PRINCIPAL SEARCH: In a Wednesday email to Marietta High School staff, Superintendent Grant Rivera gave an update on the selection process for the new principal of MHS.
"During the optional MHS staff meeting on June 13, I promised you that I would provide updates regarding the principal selection process and timeline. This email serves as my follow-up to that commitment," Rivera wrote. "After working through an extensive applicant pool, district leaders started round one interviews this week. We will continue with a second-round panel interview that includes SGB and PTA representatives, followed by a third-round interview with student representatives (selected based on their current leadership roles at MHS). At the present time, we are on track for a finalist to be named in July. Look for me to follow-up later in the process. Until then, wishing you each a restful and relaxing summer."
JERICA'S FUTURE: One could’ve been forgiven for forgetting that, depending on who you ask, Commissioner Jerica Richardson has just six months left in elected office.
Having been drawn out of her post in this year’s redistricting process, Richardson herself has acknowledged she’ll be booted out of office when the maps take effect Jan. 1 of next year.
But studious observers of Richardson shouldn’t expect her to go quietly into the night, either.
“I will not sit back. I will not step down, and I will not just say nothing,” as Richardson herself put it earlier this year.

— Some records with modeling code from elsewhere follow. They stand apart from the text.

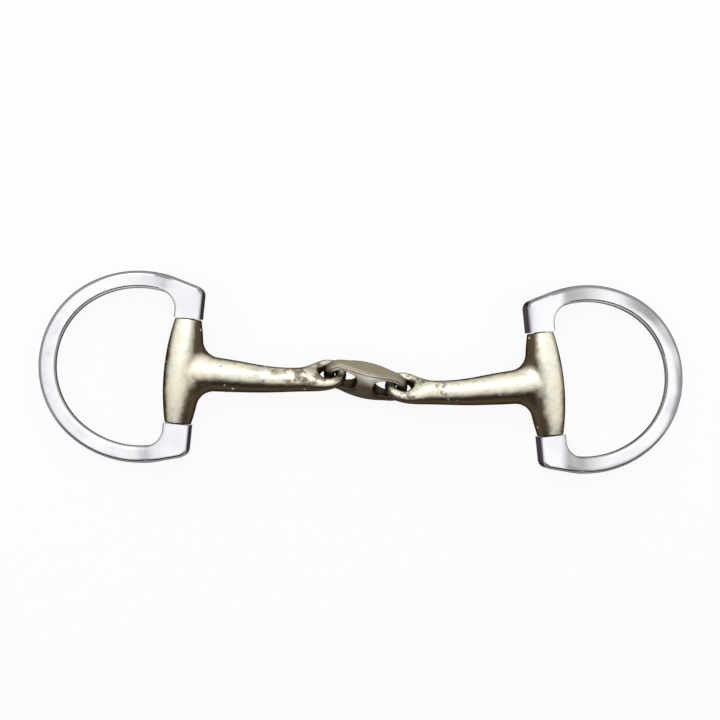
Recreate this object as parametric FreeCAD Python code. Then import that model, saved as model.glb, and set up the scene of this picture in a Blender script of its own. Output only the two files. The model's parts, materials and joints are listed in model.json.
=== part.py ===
"""Eggbutt snaffle with a lozenge centre link, lying on a table.

Seven loose pieces: two D-shaped cheek rings, two hinge pins, two mouthpiece
castings (barrel, arm and eye in one) and the centre link, which joins the two
eyes like a link of chain.

World frame, in millimetres: +X runs along the mouthpiece from the left cheek
to the right one, +Y along the barrels, and +Z straight up from the table at
z = 0.  The origin is on the table, under the middle of the whole bit.

A cheek is modelled in a cheek frame: origin at the middle of the barrel, +x
along the arm towards the link, +y along the barrel, the ring towards -x.  The
left cheek is laid down like that, the right one is its mirror image.
"""
import FreeCAD, Part
import math
import os
from FreeCAD import Placement, Rotation, Vector

# ---- cheek ring ----------------------------------------------------------
RIM_REACH = 54.3           # from the barrel axis to the outside of the rim
RIM_RADIUS = 34.8          # outer radius of the round front of the D
BACK_RADIUS = 40.0         # outer radius of its flatter top and bottom
BACK_FROM = 55.0           # degrees round from the front where that begins
RIM_WIDTH = 6.4            # the flat bar, seen from the front
RIM_THICKNESS = 4.5
RIM_EDGE = 1.6             # rounding of the bar's edges
BOSS_WIDTH = 9.8           # the square bosses that hold the hinge pin
BOSS_SLOPE = 16.0          # degrees that a boss's top falls to its corner
BOSS_CORNER = 3.4          # radius of that outer corner
THROAT_RADIUS = 6.5        # inner corner between boss and bar
TAPER_START = 4.5          # out from the barrel axis, where the boss starts
TAPER_LENGTH = 11.0        # to thin down to the bar, and how long it takes

# ---- barrel and hinge pin ------------------------------------------------
BARREL_LENGTH = 38.8
BARREL_MID_RADIUS = 7.1
BARREL_END_RADIUS = 4.9
BARREL_EDGE = 0.4          # rounding of the barrel's two ends
PIN_RADIUS = 2.25
PIN_CLEARANCE = 0.06       # radial running fit in the barrel
SEAM_GAP = 0.3             # between a boss and the end of the barrel

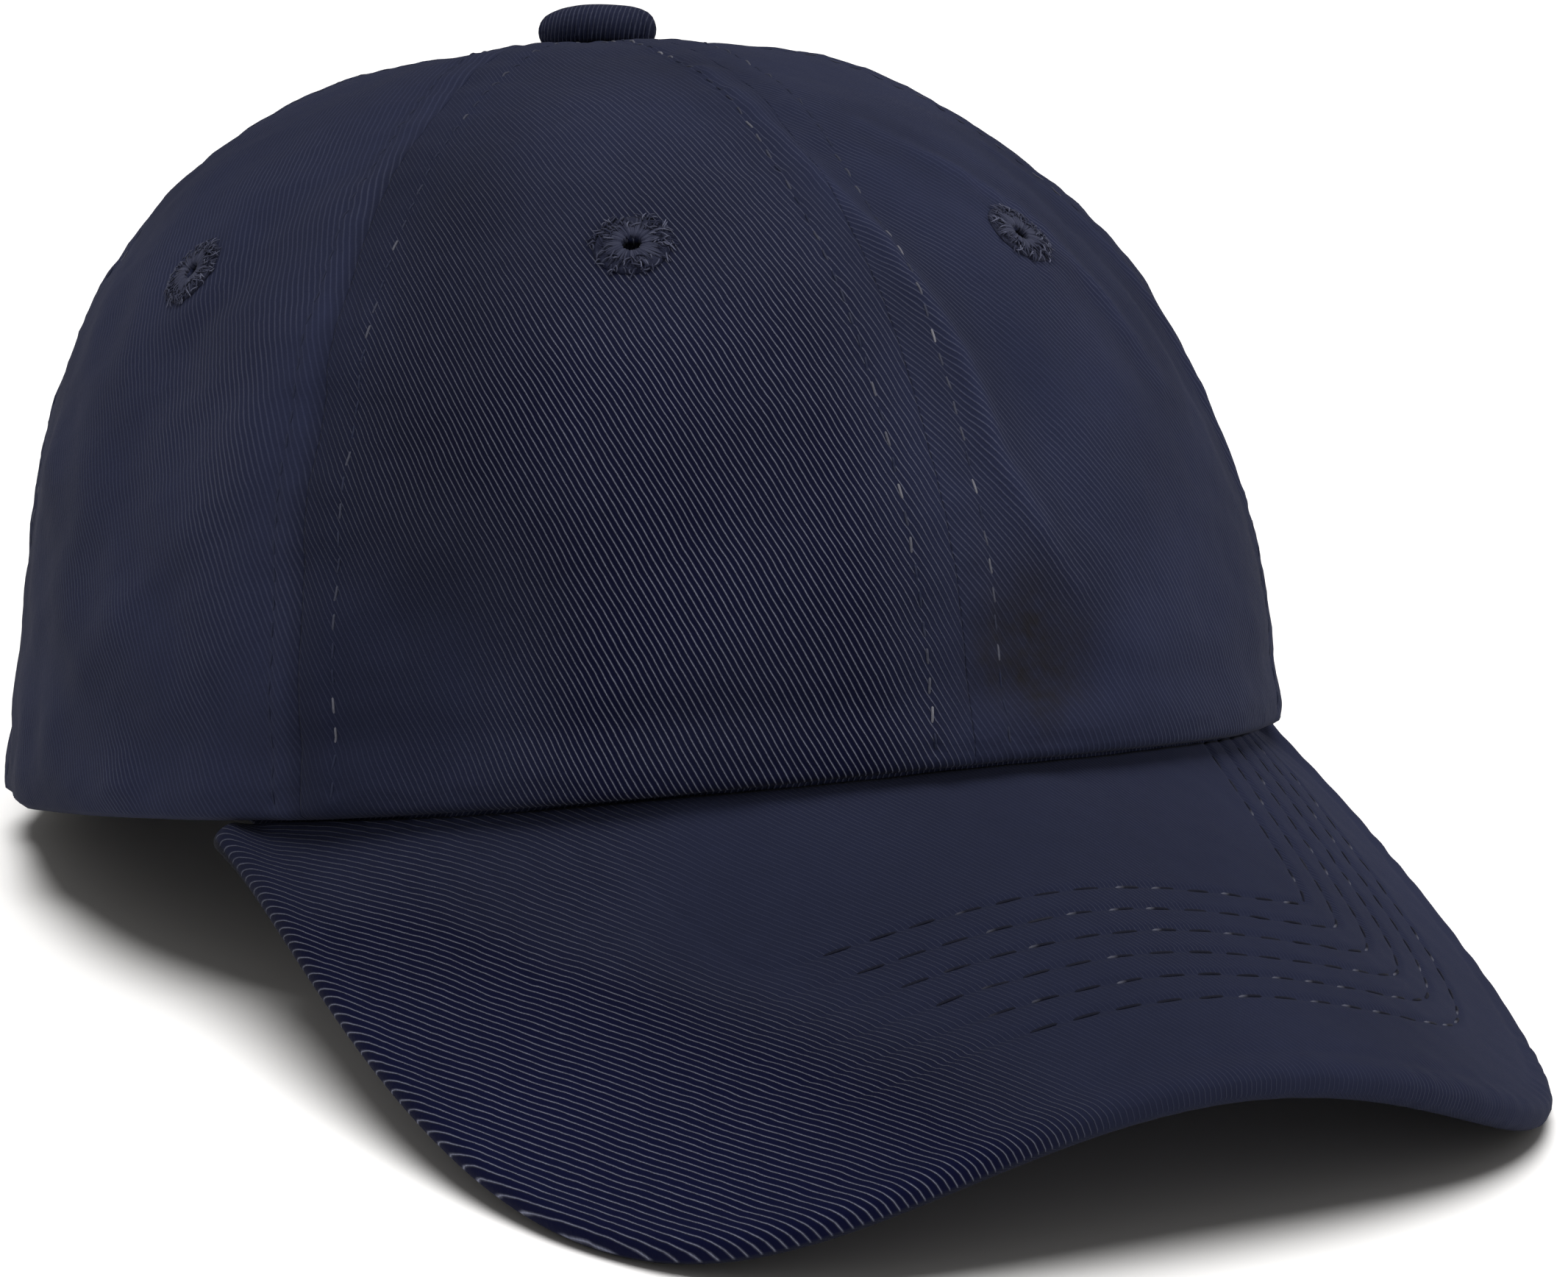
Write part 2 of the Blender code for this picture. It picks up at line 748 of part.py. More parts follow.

She’s been mum so far about her plans, but Richardson told the Journal this week she and her allies have been doing their homework, with more developments in the works.
“There has been a lot of legal research done at this point about what the avenues are, and I will share that there have been some legal pathways that we've identified,” she said.
Does that mean a lawsuit will be coming from her?
“Not from me,” said she, ever-coy.
Around Town wishes you and yours a safe and celebratory Independence Day. To quote Benjamin Franklin, "Where liberty dwells, there is my country."